What the task requires> Would you pull out every line of the material that contains the string "code"?

Records for this task>
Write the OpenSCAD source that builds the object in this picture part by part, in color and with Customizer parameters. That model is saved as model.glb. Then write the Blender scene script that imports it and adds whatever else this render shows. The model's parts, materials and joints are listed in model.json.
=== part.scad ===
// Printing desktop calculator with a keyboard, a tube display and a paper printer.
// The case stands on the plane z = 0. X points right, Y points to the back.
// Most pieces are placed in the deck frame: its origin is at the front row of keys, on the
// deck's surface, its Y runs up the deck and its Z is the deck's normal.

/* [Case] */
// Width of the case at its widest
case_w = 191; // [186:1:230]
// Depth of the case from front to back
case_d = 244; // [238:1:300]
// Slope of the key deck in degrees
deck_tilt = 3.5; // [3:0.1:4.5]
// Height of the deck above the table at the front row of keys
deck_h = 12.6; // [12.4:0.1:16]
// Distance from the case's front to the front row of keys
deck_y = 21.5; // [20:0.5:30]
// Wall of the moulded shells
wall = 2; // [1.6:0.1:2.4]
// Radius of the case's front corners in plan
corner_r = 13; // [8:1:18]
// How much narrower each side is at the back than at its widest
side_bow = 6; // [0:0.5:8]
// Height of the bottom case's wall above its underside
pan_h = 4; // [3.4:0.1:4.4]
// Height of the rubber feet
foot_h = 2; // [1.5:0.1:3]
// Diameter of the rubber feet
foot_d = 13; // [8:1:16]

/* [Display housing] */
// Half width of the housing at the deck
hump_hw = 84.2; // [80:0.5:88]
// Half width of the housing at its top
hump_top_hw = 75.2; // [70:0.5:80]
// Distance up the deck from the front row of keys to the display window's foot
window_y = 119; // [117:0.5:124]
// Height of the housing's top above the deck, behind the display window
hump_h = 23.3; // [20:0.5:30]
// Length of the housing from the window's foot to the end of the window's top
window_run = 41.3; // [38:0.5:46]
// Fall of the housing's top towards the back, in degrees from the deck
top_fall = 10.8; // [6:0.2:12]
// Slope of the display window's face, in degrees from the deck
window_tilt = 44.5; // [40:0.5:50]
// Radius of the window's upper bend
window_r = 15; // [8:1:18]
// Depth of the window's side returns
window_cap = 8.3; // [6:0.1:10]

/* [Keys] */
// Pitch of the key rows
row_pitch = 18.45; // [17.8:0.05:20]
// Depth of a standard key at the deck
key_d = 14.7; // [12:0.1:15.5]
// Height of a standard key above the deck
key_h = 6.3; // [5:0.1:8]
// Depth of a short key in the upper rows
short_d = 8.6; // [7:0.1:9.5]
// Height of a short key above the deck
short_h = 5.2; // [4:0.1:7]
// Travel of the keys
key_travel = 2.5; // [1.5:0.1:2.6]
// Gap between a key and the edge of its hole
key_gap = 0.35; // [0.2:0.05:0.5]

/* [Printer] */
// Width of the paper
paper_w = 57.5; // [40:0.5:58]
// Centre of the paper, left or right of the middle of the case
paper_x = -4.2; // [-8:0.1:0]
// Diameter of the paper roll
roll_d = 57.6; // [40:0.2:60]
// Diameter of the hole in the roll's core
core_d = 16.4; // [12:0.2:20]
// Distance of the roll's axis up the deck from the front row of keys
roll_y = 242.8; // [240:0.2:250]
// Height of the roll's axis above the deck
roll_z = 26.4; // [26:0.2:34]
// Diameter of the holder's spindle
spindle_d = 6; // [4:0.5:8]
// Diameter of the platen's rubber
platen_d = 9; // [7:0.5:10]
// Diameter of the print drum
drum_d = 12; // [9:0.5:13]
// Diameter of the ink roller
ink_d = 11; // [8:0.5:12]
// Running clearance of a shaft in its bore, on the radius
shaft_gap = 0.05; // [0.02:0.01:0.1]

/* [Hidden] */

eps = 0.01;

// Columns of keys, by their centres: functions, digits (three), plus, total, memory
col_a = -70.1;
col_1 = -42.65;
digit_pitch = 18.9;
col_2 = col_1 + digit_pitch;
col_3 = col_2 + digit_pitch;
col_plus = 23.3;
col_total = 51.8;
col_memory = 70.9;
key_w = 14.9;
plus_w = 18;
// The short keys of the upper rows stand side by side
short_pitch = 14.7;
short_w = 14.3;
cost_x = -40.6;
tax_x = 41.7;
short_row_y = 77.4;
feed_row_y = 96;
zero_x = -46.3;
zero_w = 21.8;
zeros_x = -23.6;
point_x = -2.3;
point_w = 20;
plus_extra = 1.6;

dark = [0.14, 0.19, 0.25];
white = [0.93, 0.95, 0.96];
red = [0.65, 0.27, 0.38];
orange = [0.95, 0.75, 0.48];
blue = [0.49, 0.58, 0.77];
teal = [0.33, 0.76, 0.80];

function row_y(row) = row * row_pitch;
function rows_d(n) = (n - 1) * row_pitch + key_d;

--

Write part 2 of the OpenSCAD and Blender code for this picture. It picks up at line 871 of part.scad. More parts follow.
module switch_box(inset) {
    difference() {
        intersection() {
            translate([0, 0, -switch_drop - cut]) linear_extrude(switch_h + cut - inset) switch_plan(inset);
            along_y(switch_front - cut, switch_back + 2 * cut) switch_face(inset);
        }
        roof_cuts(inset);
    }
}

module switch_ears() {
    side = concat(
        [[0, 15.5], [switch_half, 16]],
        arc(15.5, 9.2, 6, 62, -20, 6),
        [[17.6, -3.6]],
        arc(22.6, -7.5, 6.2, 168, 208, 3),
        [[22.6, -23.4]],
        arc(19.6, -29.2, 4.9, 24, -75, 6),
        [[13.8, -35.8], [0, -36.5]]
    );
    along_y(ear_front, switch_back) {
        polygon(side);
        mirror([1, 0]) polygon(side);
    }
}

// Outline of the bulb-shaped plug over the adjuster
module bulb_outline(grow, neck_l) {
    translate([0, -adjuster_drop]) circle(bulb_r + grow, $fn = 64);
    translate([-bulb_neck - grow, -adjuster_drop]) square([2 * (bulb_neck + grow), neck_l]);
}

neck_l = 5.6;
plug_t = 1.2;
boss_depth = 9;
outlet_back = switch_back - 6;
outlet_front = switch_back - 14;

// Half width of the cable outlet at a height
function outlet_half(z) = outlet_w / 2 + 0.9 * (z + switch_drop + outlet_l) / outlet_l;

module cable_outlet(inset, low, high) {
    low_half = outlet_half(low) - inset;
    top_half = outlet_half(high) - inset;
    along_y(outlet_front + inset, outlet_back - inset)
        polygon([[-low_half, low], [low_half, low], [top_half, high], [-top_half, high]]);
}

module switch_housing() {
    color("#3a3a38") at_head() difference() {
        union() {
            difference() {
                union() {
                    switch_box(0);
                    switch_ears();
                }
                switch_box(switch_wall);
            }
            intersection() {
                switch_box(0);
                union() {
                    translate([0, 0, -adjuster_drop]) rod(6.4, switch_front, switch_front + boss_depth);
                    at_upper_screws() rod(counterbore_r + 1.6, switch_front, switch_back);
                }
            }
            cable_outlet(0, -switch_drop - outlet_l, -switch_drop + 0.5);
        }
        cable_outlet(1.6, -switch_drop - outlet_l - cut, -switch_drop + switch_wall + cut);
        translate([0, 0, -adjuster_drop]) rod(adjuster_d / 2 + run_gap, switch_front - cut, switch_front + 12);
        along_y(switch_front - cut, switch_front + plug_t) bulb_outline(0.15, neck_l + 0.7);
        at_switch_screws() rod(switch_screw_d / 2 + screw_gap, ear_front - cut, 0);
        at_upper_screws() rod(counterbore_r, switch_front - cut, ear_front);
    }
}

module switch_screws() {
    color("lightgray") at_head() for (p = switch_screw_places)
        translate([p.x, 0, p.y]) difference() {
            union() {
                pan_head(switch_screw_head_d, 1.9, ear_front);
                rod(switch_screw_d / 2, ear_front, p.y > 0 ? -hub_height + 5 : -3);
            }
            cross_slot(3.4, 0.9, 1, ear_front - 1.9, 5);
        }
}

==

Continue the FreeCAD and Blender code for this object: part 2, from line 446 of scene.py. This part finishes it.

Exercise response>
Write part 2 of the OpenSCAD and Blender code for this picture. It picks up at line 871 of part.scad. More parts follow.
Continue the FreeCAD and Blender code for this object: part 2, from line 446 of scene.py. This part finishes it.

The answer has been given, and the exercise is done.